Stored items from a collection
§
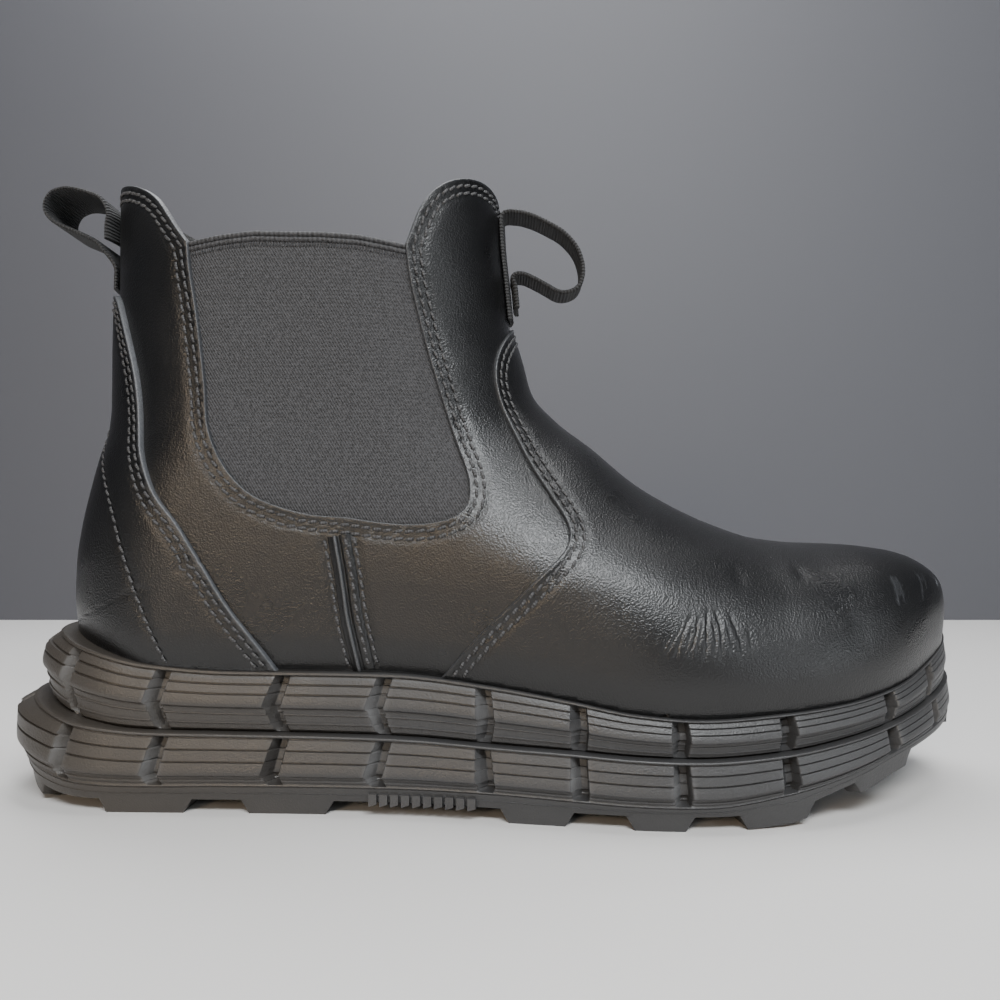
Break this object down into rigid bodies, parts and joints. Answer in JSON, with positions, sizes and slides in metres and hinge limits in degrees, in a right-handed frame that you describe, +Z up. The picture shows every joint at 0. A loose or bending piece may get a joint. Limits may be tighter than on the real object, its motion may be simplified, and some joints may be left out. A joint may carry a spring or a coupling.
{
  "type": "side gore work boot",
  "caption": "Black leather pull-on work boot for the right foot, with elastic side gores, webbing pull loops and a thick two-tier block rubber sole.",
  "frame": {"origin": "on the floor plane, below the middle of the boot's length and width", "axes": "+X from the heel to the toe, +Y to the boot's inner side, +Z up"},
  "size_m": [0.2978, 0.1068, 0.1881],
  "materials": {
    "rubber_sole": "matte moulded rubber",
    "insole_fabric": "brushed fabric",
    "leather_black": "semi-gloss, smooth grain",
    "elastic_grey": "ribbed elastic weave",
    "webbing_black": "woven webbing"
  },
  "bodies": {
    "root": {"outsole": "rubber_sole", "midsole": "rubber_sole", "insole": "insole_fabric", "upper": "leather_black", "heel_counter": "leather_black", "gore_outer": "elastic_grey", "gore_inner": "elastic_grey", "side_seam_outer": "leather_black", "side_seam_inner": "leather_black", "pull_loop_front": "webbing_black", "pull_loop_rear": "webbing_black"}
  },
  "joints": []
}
§
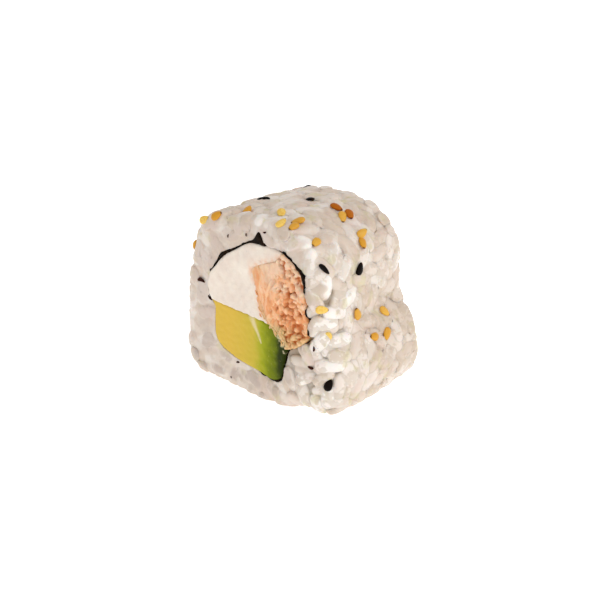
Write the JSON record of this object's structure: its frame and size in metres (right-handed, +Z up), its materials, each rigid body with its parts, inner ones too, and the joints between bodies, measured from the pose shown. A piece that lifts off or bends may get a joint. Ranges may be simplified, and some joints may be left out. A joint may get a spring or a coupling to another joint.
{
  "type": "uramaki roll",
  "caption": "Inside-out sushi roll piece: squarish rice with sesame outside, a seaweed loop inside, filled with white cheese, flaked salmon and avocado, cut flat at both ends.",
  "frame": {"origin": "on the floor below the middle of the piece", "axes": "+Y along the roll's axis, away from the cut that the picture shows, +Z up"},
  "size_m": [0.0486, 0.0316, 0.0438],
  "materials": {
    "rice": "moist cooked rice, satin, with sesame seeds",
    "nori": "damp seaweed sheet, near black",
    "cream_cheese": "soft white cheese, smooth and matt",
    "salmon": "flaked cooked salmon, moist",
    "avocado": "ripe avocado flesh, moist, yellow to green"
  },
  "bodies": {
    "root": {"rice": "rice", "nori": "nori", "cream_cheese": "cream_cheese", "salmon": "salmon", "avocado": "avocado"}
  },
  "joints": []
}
§
__WORK INSTRUCTIONS__
Tally the lines of the records holding the word "that", then state only the tally.

__EXPECTED OUTPUT__
3